Rousslang also said the state is seeing a large drop in revenues because of tax credits granted for renewable energy installations.

He said hard numbers on renewable energy tax credit claims are still being assembled and will be presented at the Council’s next meeting by the Department of Business Economic Development and Tourism.

Lowell Kalapa, head of the Tax Foundation of Hawaii, said after the meeting that Tax Department officials are wrestling with nuances of the energy tax credit program.

Taxpayers who install multiple photovoltaic energy systems in one project can potentially qualify for multiple tax credits, he said.

The Council did hear continuing good economic reports on the strength of Hawaii’s visitor industry.

But Council member Marilyn  Niwao, a Maui accountant, warned that positive economic effects of increased state construction spending, approved by Gov.
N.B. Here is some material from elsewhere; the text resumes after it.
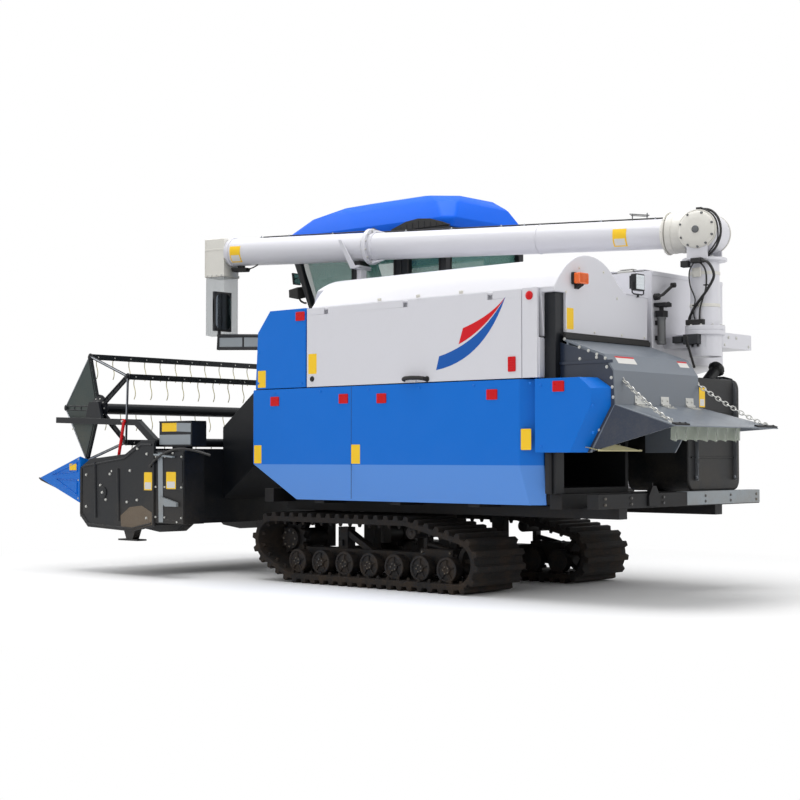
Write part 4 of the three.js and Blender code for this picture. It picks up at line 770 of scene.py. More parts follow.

Neil Abercrombie and the Legislature this year, won’t be felt for extended periods of time because of long project lead times.

Members of the Council on Revenue are Richard F. Kahle Jr., chair; Jack P. Suyderhoud PhD, vice chair; and Avery K. Aoki, Carl S. Bonham PhD, Christopher Grandy PhD., Ronald Migita, Marilyn Niwao, J.D. CPA.





  1. It’s not surprising that Act 105, which effectively increased taxes by removing some general excise tax exemptions, will “generate” less than 1/3 of the revenue initially forecast. That is invariably the case, but our elected spenders just don’t seem to get it. The Council on Revenues is fortunate to have excellent people serving, but their expectations are always incrementally adjusted up or down along the way, so I’m not sure how useful it really is. At the end of the year, the estimate may appear to be fairly accurate, but the true measure should be how closely the final numbers match up to the original projections.